Duplexers are all about filtering and isolation. Here’s a quick breakdown:
- Three Ports: A duplexer has three ports – one for the transmitter, one for the receiver, and one that connects to the antenna.
- Filters: Inside the duplexer are filters that are carefully tuned to the frequencies used by the transmitter and receiver.
- Isolation: This careful filtering and design make sure signals from the transmitter can only flow to the antenna, and signals from the antenna only flow to the receiver.
This way, your device can both “talk” and “listen” at the same time, without causing a jumbled mess of signals.
Types of Duplexers
Duplexers come in a few different flavors, each with its own way of separating signals:
- Frequency-division duplexing (FDD): This is the most common type. Filters are used to separate signals based on their frequency. The transmitter and receiver operate using different frequency bands.
- Time-division duplexing (TDD): Used a lot in radar systems. The duplexer acts like a fast switch, alternating between sending and receiving signals in quick bursts of time.
- Polarization duplexing: This type separates signals based on their polarization (think of it as the orientation of radio waves). It’s often used in satellite communications.
Where Are Duplexers Used?
You’ll find these clever devices in all sorts of communication systems:
- Cell Phones: Yep, there’s a tiny duplexer in your phone allowing you to talk and listen to your friends at the same time.
- Radio Repeaters: These extend the range of radio communications. A duplexer allows the repeater to receive a weak signal on one frequency and re-transmit it more powerfully on another.
- Radar Systems: Duplexers help radars transmit powerful signals and then switch to receive mode to detect faint echoes coming back from objects.
Benefits of Using a Duplexer
Here’s why duplexers are so important:
- Efficient use of spectrum: Allows transmitters and receivers to use the same frequency band, saving valuable space on the airwaves.
- Enhanced communication: Allows for full duplex conversations or continuous data transmission and reception.
- Reduced interference: Prevents powerful transmit signals from overwhelming sensitive receivers.

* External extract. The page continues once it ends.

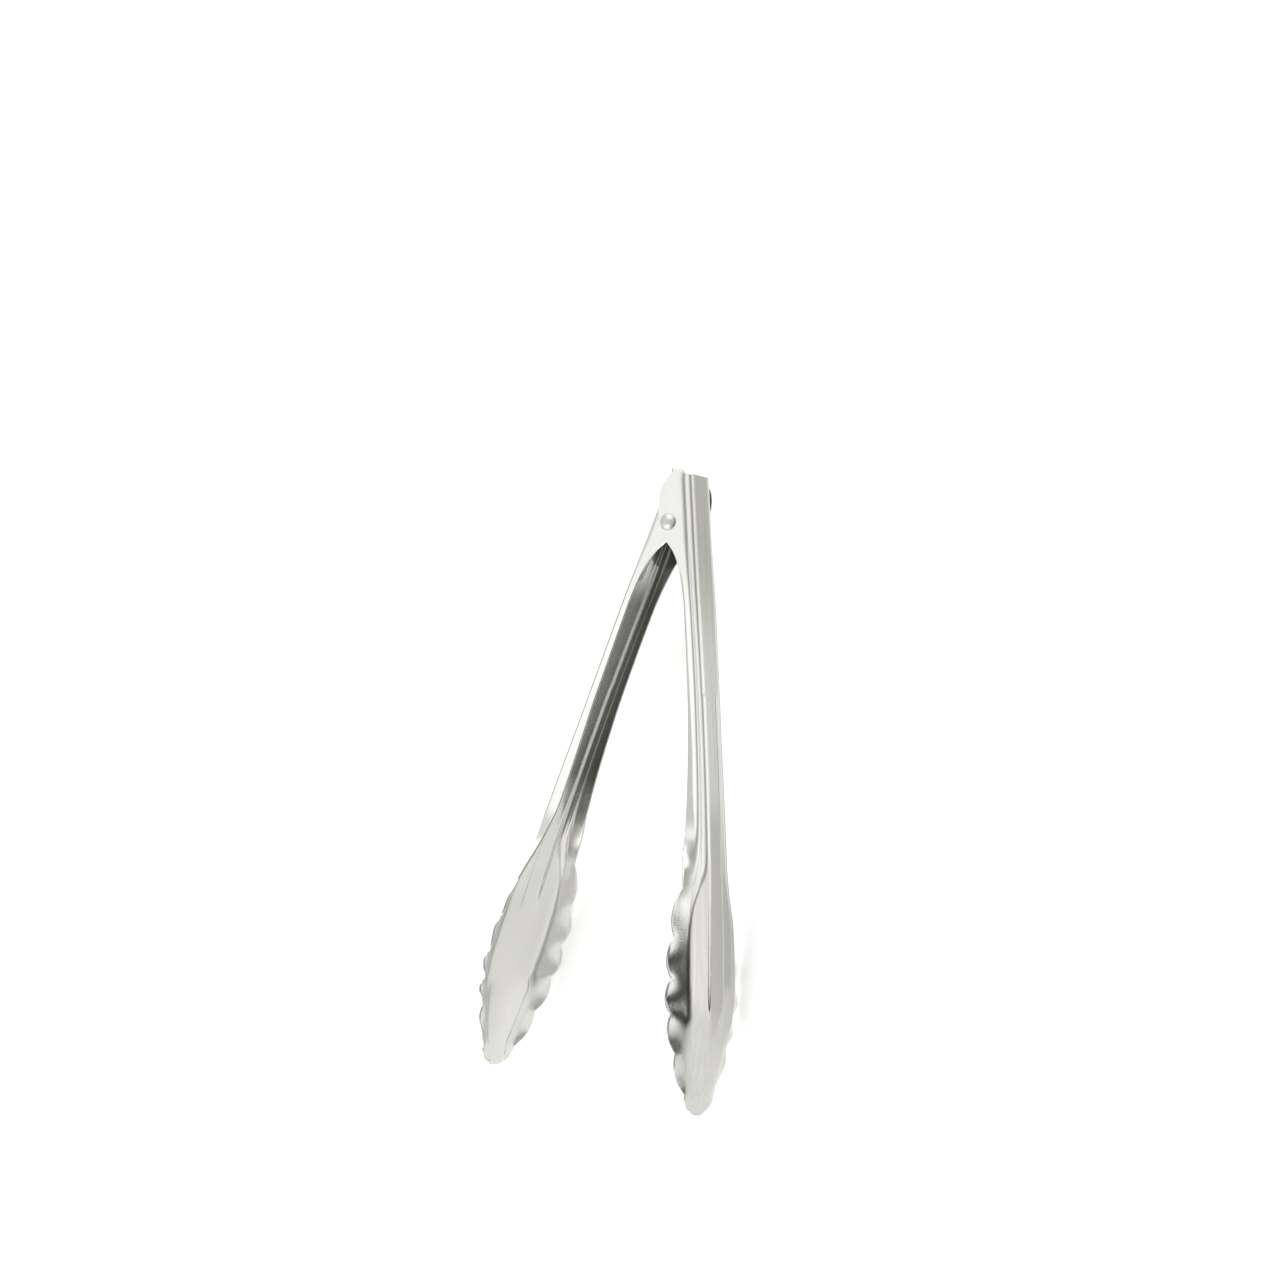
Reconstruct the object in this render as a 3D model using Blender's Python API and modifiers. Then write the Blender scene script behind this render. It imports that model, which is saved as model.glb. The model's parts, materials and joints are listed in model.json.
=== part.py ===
"""Spring loaded kitchen tongs: two stamped steel arms, a rivet and a torsion spring.

The two arms are the same stamping, the left one turned half a turn about the tongs' long axis.
Each arm is a channel with a raised panel along its back. At the hinge its flanges widen into
two ears. The arms stand a sheet's thickness apart along the rivet, so that one ear of each is
outside the other arm's ear and one is inside it. At the other end the channel opens
into a scoop with scalloped wings. A round-headed rivet holds the four ears, and a coil spring
on the rivet pushes the arms apart.

The tongs lie on their side: +Z is the rivet's axis, +Y points to the hinge end, the right arm
is at +X, and the origin is at the middle of the box's bottom.

An arm is drawn in its own frame, in millimetres: q runs from the rivet towards the tip, u is
outward from the rivet to the channel's back, and z is across the channel.
"""
import math

import bmesh
import bpy
from mathutils import Matrix, Vector

MM = 0.001

# Driving dimensions, in millimetres and degrees
SHEET = 0.8               # thickness of the steel sheet
TOUCH_GAP = 0.3           # gap left between pieces that touch
HALF_OPENING = 13.0       # each arm's angle from the middle line, fully open
EAR_TOP = -18.9           # top of the ears, above the rivet
WEB_DROP = 2.4            # the web's end is this far below the outer ear's top
WEB_TILT = 0.44           # and slants up towards the inner ear by this share of it, each way
HALF_WIDTH = 8.6          # half the channel's width at the rivet
OFFSET = (SHEET + TOUCH_GAP) / 2  # each arm stands this far to its own side along the rivet
EAR_BOTTOM = 14.0         # the ears run into the handle's flanges here, below the rivet
STOP_DISTANCE = 6.8       # from the rivet's axis to the inner ear's straight stop edge
TIP = 211.0               # rivet to tip
CORNER = 1.7              # setback of the rounded corner in the handle
SCOOP_CORNER = 1.5        # and in the scoop
RISER = 0.8               # width of the slope beside the raised panel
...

Table 1: Examples of Duplexer Applications
| Application | Type of Duplexer | Purpose |
| Cell phone | FDD | Separate transmit and receive frequencies |
| Two-Way Radio | FDD | Allow simultaneous talk and listen |
| Radar | TDD | Transmit powerful pulses, then listen for echoes |
| Satellite Systems | Polarization | Separate signals based on their orientation |
Designing and Optimizing Duplexers
Building a great duplexer isn’t as simple as throwing a few filters together. Here’s what engineers need to consider:
- Frequency Separation: The further apart the transmit and receive frequencies are, the easier it is to design good filters.

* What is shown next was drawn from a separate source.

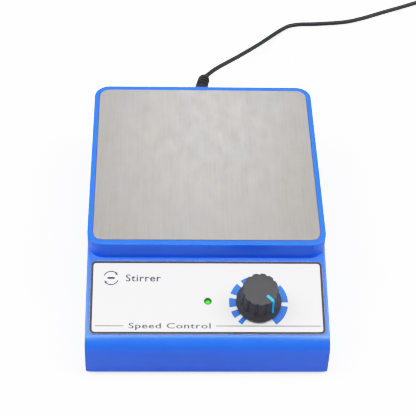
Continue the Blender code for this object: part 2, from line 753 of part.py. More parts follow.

- Isolation: This measures how well the duplexer keeps transmit signals from leaking into the receiver. The higher the isolation, the better!
- Insertion Loss: This is a measure of how much signal power gets lost as it passes through the duplexer’s filters. We want this to be as low as possible.
- Power Handling: High-power applications, like those in radar systems, need duplexers built to handle strong signals without damage.
Challenges in Duplexer Design
Duplexer design can be pretty tricky! Some of the challenges include:
- Tight Frequency Bands: In crowded parts of the radio spectrum, finding enough space for transmit and receive frequencies can be tough.
- Harmonics: Transmitters can generate unwanted signals called harmonics. Duplexers need to be designed to suppress these to prevent interference.
- Temperature Stability: A duplexer’s performance can change with temperature. Careful design and materials are key to keeping performance consistent.
Advanced Duplexer Technologies
While we’ve focused on the basics, engineers are continuously pushing the boundaries of duplexer technology. Here’s a peek at some exciting developments:
- Circulators: These devices use magnetic fields to create a circular path for signals, helping to improve isolation in duplexers.
- Acoustic Wave Duplexers: These tiny devices use sound waves instead of radio waves, allowing for super-compact duplexers built into things like smartphones.
Table 2: Challenges and Solutions in Duplexer Design
| Challenge | Solution |
| Tight Frequency Bands | Use advanced filter design techniques for sharper filters |
| Harmonics | Integrate harmonic suppression filters |
| Temperature Stability | Careful material selection, compensation circuits |
Duplexers: Little Devices, Big Impact
While they might fly under the radar, so to speak, duplexers are unsung heroes that make many modern communication systems possible. From the cell phone in your pocket to the radars tracking aircraft, these clever devices ensure clear signals and seamless two-way communication.
Conclusion- What Is A Duplexer?
In short, a duplexer is a device that allows a transmitter and receiver to share the same antenna. This is done by using filters and clever design to isolate the transmit and receive signals. Duplexers are essential components in many communication systems, ensuring efficient communication and preventing interference.